Tra gli altri temi da essa affrontata ci sono la travagliata e contraddittoria esistenza politica del Pci prima, durante e dopo la Resistenza, il destino non felice dei partigiani nel dopoguerra, le diverse fasi del dibattito e della memoria loro riguardante. Ma la questione forse più proficua Peli la solleva quando sottolinea l’importanza di studiare in termini antropologici – dunque dall’interno, a partire dalle testimonianze e gli scritti sul loro “vissuto” – la loro intera esperienza. Così in effetti si potrebbe dare la consistenza che merita all’enunciato enigmatico, ma simbolicamente decisivo, di Fenoglio, quando ne Il partigiano Johnny dice “partigiano è parola assoluta, come poeta”.

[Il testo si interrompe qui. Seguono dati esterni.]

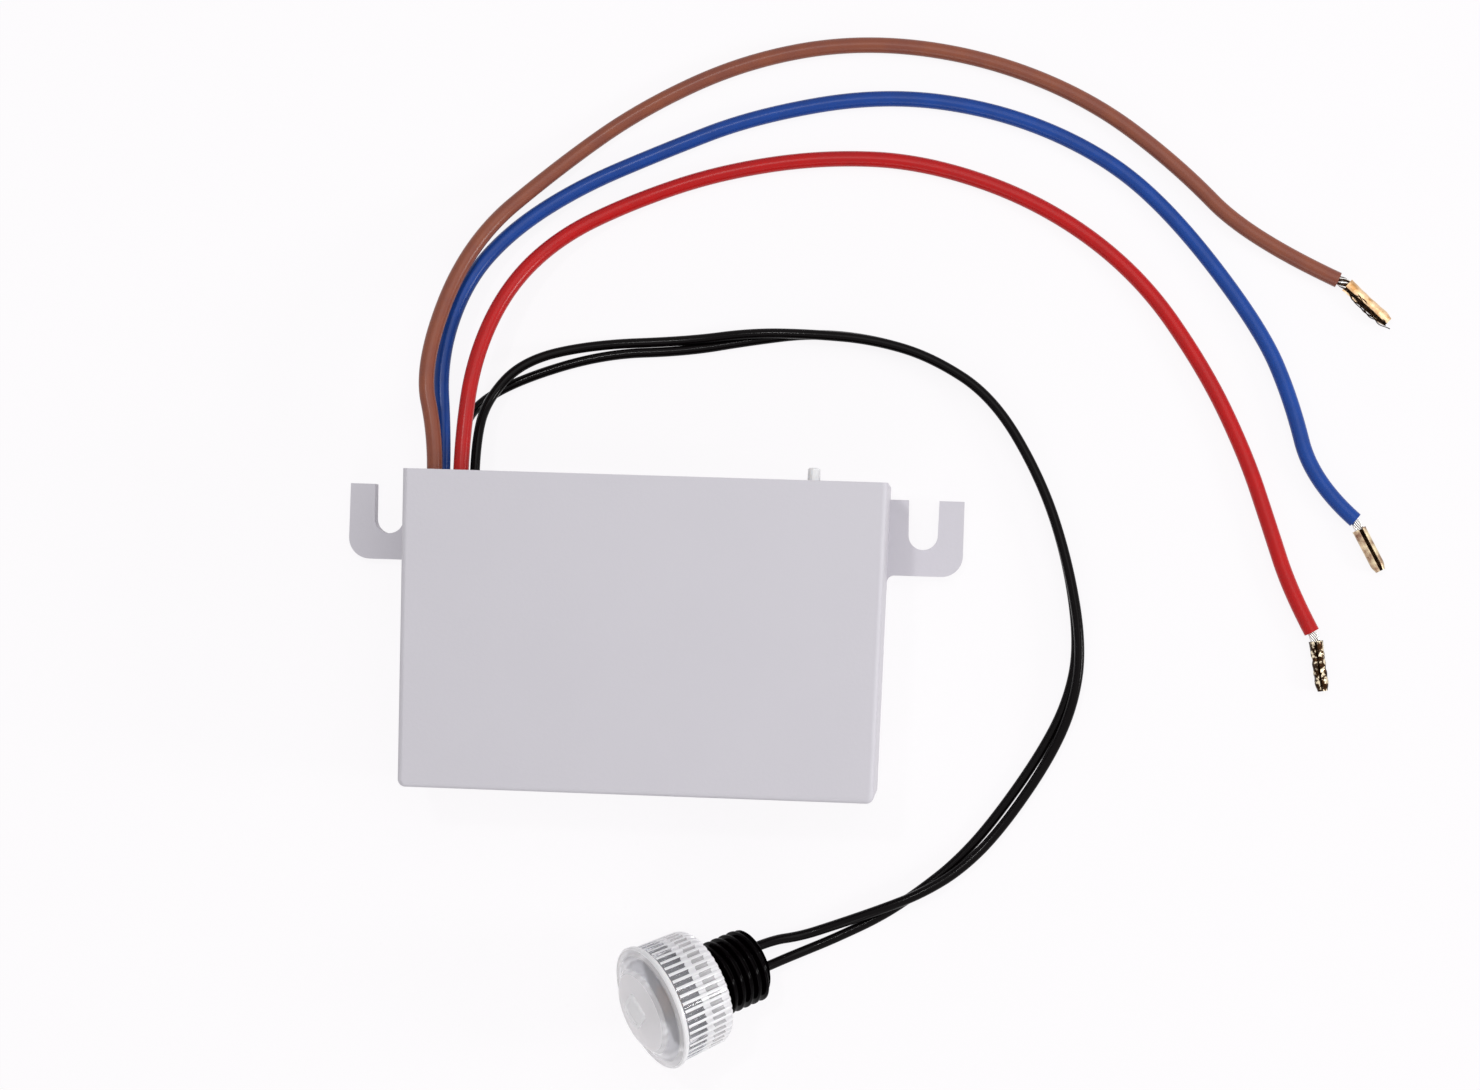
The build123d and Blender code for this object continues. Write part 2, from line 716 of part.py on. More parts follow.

Altrimenti detto, si potrebbe approfondire la visione dell’esperienza partigiana come esperienza politica singolare, per bande. Cioè parallela ma non veramente convergente rispetto a quella concomitante, e alla fin fine vincente, dei partiti; di quei partiti che si occuperanno di ricostruire lo stato italiano non disdegnando tante, troppe, continuità col ventennio fascista.
[1] A questo proposito riferimento privilegiato di Peli è Legnani M., Politica e amministrazione nelle repubbliche partigiane. Studio e documenti, Insmli, Milano, 1967, ma anche il più recente Ganapini L., Rileggere la storiografia sulle repubbliche partigiane in La repubblica partigiana della Carnia e dell’Alto Friuli. Una lotta per la libertà e la democrazia (a cura di Buvoli, Corni, Ganapini, Zannini), Il Mulino, 2013.